Free Access
Issue
A&A
Volume 631, November 2019
Article Number L3
Number of page(s) 5
Section Letters to the Editor
DOI https://doi.org/10.1051/0004-6361/201936594
Published online 23 October 2019

© ESO 2019

1. Introduction

In recent years, several new cross-dispersed near-infrared spectrometers have been developed. These can capture large portions of one or more infrared bands (Y, J, H, K, L and/or M bands) simultaneously, which in principle increases the near-infrared observing efficiency dramatically. Examples of high-resolution (R >  40 000) spectrometers are GIANO-B (Origlia et al. 2014), the Immersion Grating Infrared Spectrograph (IGRINS; Yuk et al. 2010), WINERED (Ikeda et al. 2018), and the CRyogenic InfraRed Echelle Spectrograph (CRIRES+; Follert et al. 2014; Brucalassi et al. 2018). Several medium-resolution (R ∼ 20 − 30 000) spectrometers, such as the Apache Point Observatory Galactic Evolution Experiment (APOGEE; Majewski et al. 2016, 2017) and the Near Infrared Echelle Spectrograph at KECK (NIRSPEC; McLean 2005), can also record large parts of a near-infrared band in one setting. This will also be the case of the Multi Object Optical and Near-infrared Spectrograph (MOONS; Cirasuolo & MOONS Consortium 2016; Taylor et al. 2018), which is under development and will be placed at the Very Large Telescope (VLT). Furthermore, the next generation of extremely large telescopes with their huge apertures will provide enhanced sensitivity in medium-high resolution near-infrared spectroscopy with spectrometers such as Multi-Object Spectrograph (MOSAIC, providing R  ∼  15 000; Jagourel et al. 2018) and the High Resolution Spectrograph (HIRES, providing R  ∼  100 000; Oliva et al. 2018a) for the Extremely Large Telescope (ELT).

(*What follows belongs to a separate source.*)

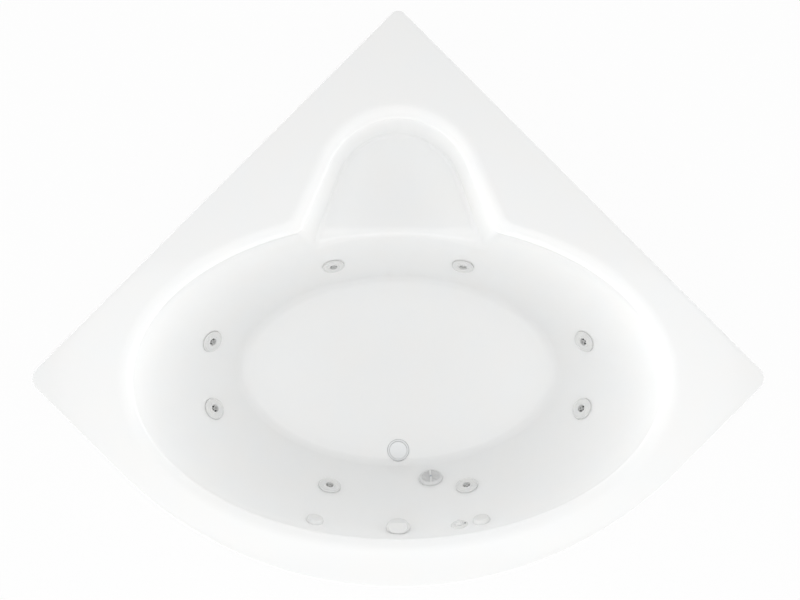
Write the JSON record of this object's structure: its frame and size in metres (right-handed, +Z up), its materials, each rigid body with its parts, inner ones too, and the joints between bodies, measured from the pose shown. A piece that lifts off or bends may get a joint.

The near-infrared spectral region therefore emerges as a spectral domain for versatile astrophysical use in an efficient way. However, because the near-infrared wavelength region is not as well explored as the optical region for astrophysical use, the spectral data, such as line identifications, wavelengths, strengths, broadening, and hyper-fine splitting parameters, are lagging behind. These data are, nevertheless, vitally important for any spectral investigation at both high and low spectral resolution (see e.g. Ruffoni & Pickering 2015).

Experimental and theoretical progress is, however, being made to ameliorate the situation. Recent work includes, for instance, experimental oscillator strengths of 28 Fe I lines in the H band (1.4 − 1.7 μm), following an urgent need from the APOGEE survey (Ruffoni et al. 2013), and measurements of line strengths of magnesium (Pehlivan Rhodin et al. 2017) and scandium (Pehlivan et al. 2015). These Sc data were vital, for example, in the discussion on K-band Sc abundances in the Nuclear Star Cluster by Thorsbro et al. (2018). Other examples are the works on WINERED spectra by Kondo et al. (2019), who investigated Fe lines at 0.9 − 1.3 μm in spectra of red giants and their usefulness for determining the metallicity and microturbulence, and the work by Fukue et al. (2015) on the development of the line-depth ratio method to determine effective temperatures of classical Cepheids in the H band. Furthermore, in the K band, not many measurements on relevant atomic data, such as wavelengths and lines strengths, exist at all from laboratory spectra, and the line wavelengths in the Vienna Atomic Line Database (VALD; e.g. Piskunov et al. 1995) are often uncertain. An example taken from Thorsbro (2016) is a Si I line at 2114.4 nm with theoretically estimated atomic physics parameters (Kurucz 2007). This line can be identified in the solar spectrum to have a wavelength shift of as much as 0.1 nm. When we correct the wavelength and compare it with other stars like Arcturus, its identification is shown to be correct. Thorsbro (2016) furthermore showed a clear difference in the wavelength accuracy in the K band for different elements, sulphur having the smallest spread, and silicon and calcium requiring the largest corrections in order to match the solar spectrum.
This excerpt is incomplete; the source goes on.